Exercise prompt:
Produce word for word the lines of the data below running from the one that has "pieces.append(Part.makeSphere(wire, far))" to the one that has "cad_parts[node].hide_render = cad_parts[node].hide_viewport", inclusive, and no others.

>> Start Provided data

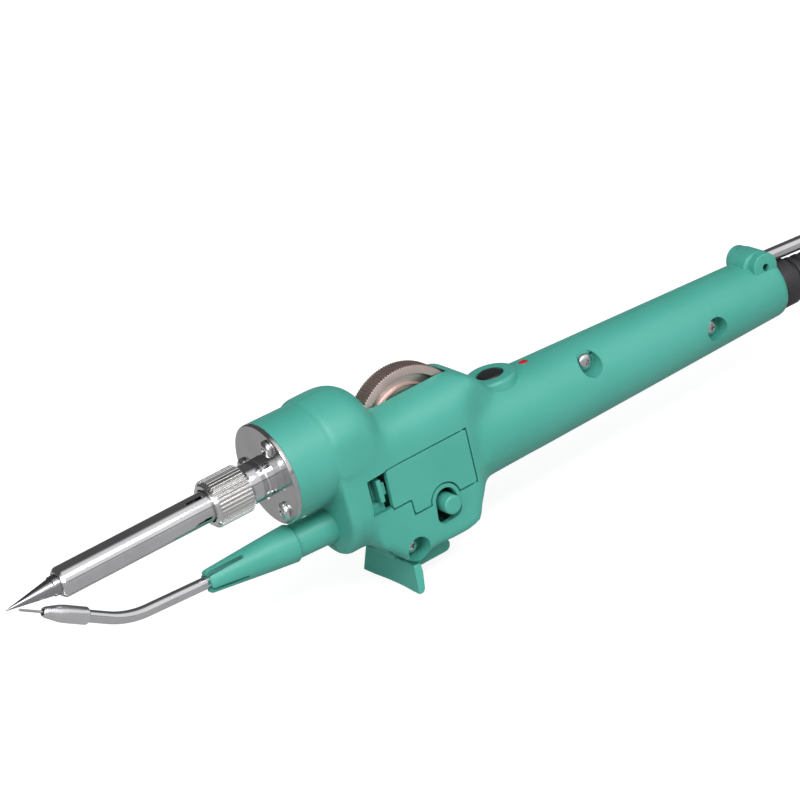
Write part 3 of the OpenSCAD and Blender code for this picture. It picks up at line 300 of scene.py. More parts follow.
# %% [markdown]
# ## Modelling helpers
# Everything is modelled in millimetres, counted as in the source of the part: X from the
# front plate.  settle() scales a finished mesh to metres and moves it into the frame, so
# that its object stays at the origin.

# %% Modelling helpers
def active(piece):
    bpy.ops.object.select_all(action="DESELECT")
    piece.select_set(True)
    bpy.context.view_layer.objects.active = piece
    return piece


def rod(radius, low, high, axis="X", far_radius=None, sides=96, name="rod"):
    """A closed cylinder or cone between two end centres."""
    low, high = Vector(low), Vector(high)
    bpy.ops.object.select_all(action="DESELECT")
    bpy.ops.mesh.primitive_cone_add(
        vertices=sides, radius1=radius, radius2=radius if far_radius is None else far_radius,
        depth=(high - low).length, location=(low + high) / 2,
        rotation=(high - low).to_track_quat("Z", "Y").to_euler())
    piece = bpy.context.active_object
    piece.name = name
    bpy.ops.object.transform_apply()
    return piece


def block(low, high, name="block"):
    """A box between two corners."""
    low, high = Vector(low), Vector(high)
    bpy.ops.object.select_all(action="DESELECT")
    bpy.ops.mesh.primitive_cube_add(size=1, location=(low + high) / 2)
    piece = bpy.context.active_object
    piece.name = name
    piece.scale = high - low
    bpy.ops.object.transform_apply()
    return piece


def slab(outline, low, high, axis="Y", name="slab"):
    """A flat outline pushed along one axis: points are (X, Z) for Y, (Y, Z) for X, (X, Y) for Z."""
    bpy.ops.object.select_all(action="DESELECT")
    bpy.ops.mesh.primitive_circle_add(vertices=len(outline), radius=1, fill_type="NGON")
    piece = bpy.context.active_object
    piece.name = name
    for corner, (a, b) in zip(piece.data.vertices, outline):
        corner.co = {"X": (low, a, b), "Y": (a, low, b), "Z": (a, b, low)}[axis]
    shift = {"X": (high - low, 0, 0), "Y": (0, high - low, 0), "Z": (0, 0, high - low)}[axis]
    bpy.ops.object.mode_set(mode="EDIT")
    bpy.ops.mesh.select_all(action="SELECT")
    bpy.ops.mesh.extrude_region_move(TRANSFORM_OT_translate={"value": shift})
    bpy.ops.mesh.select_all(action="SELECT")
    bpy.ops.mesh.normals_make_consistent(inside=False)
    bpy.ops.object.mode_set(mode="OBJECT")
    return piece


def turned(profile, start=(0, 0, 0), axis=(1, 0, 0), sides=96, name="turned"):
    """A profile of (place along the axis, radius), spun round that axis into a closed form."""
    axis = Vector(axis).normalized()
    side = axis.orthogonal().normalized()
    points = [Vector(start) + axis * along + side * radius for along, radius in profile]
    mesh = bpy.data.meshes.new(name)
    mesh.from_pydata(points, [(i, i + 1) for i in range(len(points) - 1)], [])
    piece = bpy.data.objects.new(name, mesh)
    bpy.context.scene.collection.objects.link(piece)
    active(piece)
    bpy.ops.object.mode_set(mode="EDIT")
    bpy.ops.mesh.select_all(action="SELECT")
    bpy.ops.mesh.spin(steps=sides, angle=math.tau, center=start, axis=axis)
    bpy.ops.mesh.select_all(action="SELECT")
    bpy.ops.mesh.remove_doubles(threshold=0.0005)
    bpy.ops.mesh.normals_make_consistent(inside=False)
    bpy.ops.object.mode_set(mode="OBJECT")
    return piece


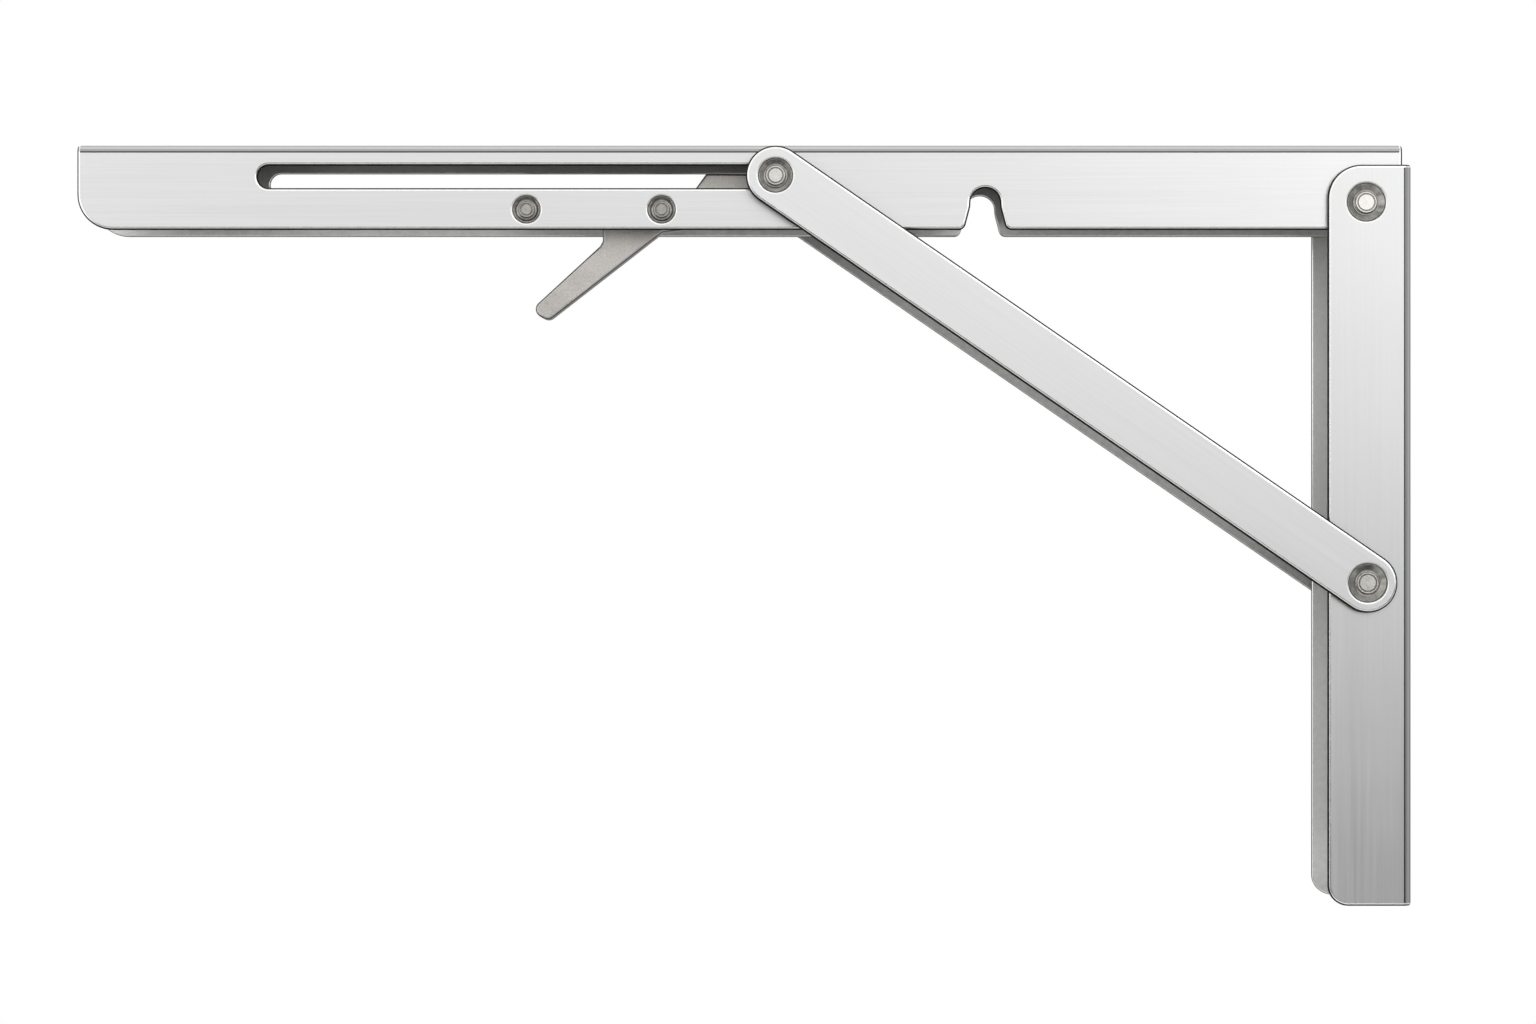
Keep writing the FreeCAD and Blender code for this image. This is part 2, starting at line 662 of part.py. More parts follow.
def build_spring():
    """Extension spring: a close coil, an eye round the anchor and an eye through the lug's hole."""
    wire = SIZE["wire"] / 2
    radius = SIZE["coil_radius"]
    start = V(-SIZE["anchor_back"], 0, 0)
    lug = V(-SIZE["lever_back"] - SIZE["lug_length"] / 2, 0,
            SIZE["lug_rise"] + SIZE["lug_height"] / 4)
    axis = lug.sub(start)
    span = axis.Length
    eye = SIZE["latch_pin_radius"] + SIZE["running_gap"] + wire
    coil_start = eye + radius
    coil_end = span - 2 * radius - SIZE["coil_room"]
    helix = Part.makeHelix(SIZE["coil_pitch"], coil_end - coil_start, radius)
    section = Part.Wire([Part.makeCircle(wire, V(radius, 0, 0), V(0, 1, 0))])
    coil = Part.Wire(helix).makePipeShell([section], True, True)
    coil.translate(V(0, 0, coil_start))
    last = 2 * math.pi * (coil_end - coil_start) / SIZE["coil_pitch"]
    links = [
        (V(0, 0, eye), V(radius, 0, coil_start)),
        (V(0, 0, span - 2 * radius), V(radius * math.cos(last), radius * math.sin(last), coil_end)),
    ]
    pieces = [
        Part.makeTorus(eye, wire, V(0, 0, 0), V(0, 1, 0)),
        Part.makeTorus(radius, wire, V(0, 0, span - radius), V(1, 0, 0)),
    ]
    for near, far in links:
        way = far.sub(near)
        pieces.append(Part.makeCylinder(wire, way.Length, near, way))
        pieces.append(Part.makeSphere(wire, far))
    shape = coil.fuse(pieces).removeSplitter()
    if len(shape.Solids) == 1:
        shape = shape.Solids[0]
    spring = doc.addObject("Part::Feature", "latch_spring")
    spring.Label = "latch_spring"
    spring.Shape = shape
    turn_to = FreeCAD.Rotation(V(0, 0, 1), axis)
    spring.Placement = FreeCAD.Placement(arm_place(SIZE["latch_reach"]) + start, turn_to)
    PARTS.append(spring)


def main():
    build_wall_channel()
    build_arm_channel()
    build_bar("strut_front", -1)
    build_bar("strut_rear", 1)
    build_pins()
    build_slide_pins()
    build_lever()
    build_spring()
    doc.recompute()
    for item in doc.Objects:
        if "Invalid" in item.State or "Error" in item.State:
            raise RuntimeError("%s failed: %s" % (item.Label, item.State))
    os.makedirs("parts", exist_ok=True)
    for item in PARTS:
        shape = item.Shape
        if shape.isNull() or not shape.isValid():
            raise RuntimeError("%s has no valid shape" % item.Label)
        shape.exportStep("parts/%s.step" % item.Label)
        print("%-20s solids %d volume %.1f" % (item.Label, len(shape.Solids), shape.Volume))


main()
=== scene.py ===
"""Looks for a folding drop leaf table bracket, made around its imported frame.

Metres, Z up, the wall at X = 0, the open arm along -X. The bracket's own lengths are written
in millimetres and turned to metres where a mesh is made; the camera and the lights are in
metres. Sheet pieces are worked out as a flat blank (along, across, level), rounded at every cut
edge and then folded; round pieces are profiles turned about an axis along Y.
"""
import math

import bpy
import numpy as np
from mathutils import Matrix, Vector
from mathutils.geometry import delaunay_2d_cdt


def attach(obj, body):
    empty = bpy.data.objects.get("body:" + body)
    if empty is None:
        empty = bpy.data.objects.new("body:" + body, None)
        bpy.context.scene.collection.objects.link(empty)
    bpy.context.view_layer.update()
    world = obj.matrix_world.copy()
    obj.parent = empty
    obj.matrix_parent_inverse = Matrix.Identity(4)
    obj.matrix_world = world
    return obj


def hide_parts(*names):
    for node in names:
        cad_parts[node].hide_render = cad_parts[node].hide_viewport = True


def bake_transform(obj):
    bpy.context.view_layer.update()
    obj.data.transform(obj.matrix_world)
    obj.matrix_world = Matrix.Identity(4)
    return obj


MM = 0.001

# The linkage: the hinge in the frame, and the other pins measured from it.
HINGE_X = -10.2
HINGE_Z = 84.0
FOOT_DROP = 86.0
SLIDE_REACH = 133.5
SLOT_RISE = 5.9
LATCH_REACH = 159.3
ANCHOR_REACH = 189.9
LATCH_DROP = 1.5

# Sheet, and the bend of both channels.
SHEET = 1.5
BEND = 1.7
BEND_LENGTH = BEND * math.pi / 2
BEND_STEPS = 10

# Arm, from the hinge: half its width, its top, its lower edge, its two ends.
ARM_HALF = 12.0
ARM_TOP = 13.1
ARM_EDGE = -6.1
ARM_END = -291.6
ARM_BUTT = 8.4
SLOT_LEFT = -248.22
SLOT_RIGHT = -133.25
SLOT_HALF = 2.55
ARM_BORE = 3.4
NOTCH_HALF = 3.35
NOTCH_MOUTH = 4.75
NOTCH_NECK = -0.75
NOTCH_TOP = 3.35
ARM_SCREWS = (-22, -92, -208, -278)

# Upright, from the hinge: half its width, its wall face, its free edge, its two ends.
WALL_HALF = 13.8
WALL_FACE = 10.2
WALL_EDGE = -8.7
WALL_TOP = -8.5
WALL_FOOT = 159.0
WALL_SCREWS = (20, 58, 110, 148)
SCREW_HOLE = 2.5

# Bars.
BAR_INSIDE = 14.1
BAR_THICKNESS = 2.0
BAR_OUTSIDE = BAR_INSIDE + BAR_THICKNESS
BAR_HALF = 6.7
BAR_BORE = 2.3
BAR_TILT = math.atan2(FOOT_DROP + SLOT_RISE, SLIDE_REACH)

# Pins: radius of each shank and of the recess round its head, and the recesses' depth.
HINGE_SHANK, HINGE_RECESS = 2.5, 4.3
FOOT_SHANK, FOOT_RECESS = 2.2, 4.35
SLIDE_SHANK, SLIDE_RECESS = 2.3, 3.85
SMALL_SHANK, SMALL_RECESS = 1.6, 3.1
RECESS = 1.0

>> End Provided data

Finished exercise:
        pieces.append(Part.makeSphere(wire, far))
    shape = coil.fuse(pieces).removeSplitter()
    if len(shape.Solids) == 1:
        shape = shape.Solids[0]
    spring = doc.addObject("Part::Feature", "latch_spring")
    spring.Label = "latch_spring"
    spring.Shape = shape
    turn_to = FreeCAD.Rotation(V(0, 0, 1), axis)
    spring.Placement = FreeCAD.Placement(arm_place(SIZE["latch_reach"]) + start, turn_to)
    PARTS.append(spring)


def main():
    build_wall_channel()
    build_arm_channel()
    build_bar("strut_front", -1)
    build_bar("strut_rear", 1)
    build_pins()
    build_slide_pins()
    build_lever()
    build_spring()
    doc.recompute()
    for item in doc.Objects:
        if "Invalid" in item.State or "Error" in item.State:
            raise RuntimeError("%s failed: %s" % (item.Label, item.State))
    os.makedirs("parts", exist_ok=True)
    for item in PARTS:
        shape = item.Shape
        if shape.isNull() or not shape.isValid():
            raise RuntimeError("%s has no valid shape" % item.Label)
        shape.exportStep("parts/%s.step" % item.Label)
        print("%-20s solids %d volume %.1f" % (item.Label, len(shape.Solids), shape.Volume))


main()
=== scene.py ===
"""Looks for a folding drop leaf table bracket, made around its imported frame.

Metres, Z up, the wall at X = 0, the open arm along -X. The bracket's own lengths are written
in millimetres and turned to metres where a mesh is made; the camera and the lights are in
metres. Sheet pieces are worked out as a flat blank (along, across, level), rounded at every cut
edge and then folded; round pieces are profiles turned about an axis along Y.
"""
import math

import bpy
import numpy as np
from mathutils import Matrix, Vector
from mathutils.geometry import delaunay_2d_cdt


def attach(obj, body):
    empty = bpy.data.objects.get("body:" + body)
    if empty is None:
        empty = bpy.data.objects.new("body:" + body, None)
        bpy.context.scene.collection.objects.link(empty)
    bpy.context.view_layer.update()
    world = obj.matrix_world.copy()
    obj.parent = empty
    obj.matrix_parent_inverse = Matrix.Identity(4)
    obj.matrix_world = world
    return obj


def hide_parts(*names):
    for node in names:
        cad_parts[node].hide_render = cad_parts[node].hide_viewport = True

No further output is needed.